In lieu of permit-stacking, both Miranda and Weckesser said the Council should be looking into smarter resource management solutions to account for the projected next few years of low scallop numbers. Some scallopers have looked to reopen historic scalloping grounds on the northernmost edge of Georges Bank to provide some relief while the scallop population flatlines, a measure Mitchell also supports.

Kevin Stokesbury, the dean of the University of Massachusetts Dartmouth’s School for Marine Science and Technology, has spent decades studying marine fishes, including the Atlantic sea scallop. His research has led him to advocate for a form of fisheries management that takes into account the entire ecosystem. (He does not recommend reopening the closed portion of Georges Bank at this time.)

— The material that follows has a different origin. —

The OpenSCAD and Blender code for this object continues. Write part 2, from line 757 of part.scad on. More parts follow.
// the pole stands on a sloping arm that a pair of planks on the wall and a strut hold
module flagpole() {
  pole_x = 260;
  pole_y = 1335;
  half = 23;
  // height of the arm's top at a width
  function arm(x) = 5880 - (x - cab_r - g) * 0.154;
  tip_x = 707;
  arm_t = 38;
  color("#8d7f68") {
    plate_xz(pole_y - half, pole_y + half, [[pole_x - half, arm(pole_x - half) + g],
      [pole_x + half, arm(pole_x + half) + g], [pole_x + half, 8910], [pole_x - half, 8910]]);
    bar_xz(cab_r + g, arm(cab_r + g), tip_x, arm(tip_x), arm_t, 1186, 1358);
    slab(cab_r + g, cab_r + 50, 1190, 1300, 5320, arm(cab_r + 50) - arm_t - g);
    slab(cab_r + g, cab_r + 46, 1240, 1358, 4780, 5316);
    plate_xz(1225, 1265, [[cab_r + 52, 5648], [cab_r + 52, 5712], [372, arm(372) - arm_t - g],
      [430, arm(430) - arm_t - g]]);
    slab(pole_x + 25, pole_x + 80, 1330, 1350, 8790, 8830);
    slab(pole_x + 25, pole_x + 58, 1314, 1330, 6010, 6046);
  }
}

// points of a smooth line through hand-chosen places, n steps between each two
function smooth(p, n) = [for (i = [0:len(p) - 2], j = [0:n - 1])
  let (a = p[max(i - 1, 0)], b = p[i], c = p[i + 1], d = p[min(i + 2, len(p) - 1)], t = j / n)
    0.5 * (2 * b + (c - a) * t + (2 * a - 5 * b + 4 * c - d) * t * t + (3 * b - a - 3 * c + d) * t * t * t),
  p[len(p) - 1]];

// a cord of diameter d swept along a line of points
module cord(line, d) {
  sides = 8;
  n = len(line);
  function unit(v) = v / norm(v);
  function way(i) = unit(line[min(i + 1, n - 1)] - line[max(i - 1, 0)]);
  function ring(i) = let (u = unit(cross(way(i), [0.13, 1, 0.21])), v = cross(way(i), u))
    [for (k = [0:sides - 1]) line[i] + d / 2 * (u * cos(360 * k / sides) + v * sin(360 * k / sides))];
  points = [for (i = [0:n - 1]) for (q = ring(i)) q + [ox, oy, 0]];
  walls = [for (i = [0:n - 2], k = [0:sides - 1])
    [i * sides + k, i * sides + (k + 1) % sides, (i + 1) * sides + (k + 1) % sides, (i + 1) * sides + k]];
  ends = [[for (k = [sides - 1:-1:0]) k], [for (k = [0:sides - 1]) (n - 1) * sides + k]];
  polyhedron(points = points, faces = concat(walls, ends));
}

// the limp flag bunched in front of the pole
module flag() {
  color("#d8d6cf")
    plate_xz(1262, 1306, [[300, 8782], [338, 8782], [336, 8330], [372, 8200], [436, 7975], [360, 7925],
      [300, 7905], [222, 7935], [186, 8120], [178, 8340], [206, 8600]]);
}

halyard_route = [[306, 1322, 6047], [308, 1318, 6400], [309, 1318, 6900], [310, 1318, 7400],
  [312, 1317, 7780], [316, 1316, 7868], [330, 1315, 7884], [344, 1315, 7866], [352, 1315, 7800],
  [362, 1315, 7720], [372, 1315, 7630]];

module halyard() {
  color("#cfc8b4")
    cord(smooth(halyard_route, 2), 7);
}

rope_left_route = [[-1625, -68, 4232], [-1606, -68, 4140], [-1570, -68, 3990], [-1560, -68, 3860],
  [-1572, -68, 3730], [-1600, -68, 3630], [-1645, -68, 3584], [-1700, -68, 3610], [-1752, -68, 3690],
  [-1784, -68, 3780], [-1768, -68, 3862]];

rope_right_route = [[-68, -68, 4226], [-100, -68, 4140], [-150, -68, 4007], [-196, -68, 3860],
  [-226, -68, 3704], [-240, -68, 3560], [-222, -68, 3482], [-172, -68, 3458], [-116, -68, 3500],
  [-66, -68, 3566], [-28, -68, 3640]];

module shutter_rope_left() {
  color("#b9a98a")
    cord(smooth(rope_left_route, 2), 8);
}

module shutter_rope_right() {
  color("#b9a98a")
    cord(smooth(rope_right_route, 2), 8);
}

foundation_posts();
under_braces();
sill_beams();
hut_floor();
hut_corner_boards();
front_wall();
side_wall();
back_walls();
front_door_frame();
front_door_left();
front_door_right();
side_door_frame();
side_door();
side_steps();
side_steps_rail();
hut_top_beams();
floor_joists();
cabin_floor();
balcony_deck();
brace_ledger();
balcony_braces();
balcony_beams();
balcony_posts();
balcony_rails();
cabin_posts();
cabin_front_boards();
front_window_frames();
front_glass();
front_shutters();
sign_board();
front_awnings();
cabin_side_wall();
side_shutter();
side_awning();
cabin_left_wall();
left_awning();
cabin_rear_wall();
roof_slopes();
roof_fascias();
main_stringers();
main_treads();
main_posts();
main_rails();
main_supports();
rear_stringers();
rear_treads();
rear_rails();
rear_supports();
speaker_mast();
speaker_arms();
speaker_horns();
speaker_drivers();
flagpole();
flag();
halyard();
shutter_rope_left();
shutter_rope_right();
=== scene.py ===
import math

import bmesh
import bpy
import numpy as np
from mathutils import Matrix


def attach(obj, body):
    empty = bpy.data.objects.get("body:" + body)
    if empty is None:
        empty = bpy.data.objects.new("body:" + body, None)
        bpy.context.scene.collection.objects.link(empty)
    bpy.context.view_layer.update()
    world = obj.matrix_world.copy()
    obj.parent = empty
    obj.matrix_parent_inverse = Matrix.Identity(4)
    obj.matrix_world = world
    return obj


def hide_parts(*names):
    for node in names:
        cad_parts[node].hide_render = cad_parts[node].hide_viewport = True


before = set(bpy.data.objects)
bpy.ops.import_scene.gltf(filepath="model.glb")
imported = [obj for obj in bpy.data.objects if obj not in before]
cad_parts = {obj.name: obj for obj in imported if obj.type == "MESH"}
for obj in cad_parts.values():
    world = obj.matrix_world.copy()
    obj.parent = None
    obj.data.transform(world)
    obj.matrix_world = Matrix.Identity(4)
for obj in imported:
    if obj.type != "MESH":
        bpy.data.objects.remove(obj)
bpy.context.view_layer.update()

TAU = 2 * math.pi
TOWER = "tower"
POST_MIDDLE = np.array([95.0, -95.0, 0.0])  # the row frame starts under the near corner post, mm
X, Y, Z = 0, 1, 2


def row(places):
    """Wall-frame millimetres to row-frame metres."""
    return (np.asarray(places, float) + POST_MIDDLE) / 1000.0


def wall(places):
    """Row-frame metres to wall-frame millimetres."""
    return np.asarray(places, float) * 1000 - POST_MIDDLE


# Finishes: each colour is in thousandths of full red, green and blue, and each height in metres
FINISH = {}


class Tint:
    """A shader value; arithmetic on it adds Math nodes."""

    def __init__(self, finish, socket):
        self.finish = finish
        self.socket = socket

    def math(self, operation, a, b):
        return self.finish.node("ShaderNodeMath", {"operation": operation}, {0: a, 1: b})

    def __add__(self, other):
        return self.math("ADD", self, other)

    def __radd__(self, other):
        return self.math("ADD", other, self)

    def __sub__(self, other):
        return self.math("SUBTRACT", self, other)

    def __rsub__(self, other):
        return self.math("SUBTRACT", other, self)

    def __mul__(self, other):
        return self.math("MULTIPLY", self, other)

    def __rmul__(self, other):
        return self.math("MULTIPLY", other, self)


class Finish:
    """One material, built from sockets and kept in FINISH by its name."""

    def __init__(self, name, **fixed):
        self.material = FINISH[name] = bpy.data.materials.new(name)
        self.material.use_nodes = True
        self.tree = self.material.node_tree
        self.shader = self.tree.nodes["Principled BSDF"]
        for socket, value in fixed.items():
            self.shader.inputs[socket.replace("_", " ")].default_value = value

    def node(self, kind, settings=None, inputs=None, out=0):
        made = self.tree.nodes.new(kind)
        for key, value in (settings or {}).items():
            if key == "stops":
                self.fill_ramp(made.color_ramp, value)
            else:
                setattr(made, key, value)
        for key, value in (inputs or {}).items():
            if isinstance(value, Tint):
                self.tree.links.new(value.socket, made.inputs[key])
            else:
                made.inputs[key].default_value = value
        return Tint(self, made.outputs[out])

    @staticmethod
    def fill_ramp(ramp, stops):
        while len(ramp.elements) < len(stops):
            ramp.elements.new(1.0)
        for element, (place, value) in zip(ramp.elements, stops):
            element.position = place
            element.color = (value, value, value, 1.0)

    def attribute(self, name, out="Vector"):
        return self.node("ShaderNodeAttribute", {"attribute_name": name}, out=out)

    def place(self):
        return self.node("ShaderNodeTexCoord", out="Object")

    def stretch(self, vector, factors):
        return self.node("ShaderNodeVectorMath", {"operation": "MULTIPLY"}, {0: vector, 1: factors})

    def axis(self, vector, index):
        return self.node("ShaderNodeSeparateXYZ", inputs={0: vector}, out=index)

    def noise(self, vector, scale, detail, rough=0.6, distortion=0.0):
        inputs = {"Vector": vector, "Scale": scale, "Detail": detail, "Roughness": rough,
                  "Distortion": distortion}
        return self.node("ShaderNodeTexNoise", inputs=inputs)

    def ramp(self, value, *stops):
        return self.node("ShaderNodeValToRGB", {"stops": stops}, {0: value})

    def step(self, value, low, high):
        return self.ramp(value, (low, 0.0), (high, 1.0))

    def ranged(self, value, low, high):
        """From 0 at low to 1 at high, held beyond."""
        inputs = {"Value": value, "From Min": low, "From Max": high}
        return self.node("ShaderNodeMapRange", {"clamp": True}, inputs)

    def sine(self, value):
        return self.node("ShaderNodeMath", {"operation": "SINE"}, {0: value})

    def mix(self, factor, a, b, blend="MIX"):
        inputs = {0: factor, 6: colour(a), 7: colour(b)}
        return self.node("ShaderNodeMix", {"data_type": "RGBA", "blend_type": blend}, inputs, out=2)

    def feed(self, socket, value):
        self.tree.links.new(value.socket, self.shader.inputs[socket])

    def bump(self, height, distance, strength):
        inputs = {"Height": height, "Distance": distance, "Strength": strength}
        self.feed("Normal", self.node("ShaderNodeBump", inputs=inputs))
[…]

For example, both the 2021-2022 boom in harvestable scallops and the most recent lean years are related to the starfish populations in scallop fisheries, Stokesbury said. Starfish eat sea scallops, and several years ago, their numbers declined due to a sudden illness, causing scallops to proliferate. Now, the starfish have recovered from their plague, and found their top food source to be more plentiful than ever. Feasting on scallops,  starfish have rebounded stronger than before.

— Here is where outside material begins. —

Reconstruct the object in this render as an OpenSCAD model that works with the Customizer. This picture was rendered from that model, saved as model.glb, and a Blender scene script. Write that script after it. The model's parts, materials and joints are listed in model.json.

Current fisheries management doesn’t take into account starfish or other links in the food chain, however, and only looks at the sea scallop in isolation, Stokesbury said. This approach can lead to overly optimistic catch limits that further deplete the scallop population.

But Stokesbury doesn’t have a solution for the new era of tough scalloping. Permit-stacking, he admitted, likely wouldn’t impact the resource itself very much.

“The argument against [permit-stacking] is that it’s going to reduce employment,” Stokesbury said. “Employment is going to be reduced anyway.”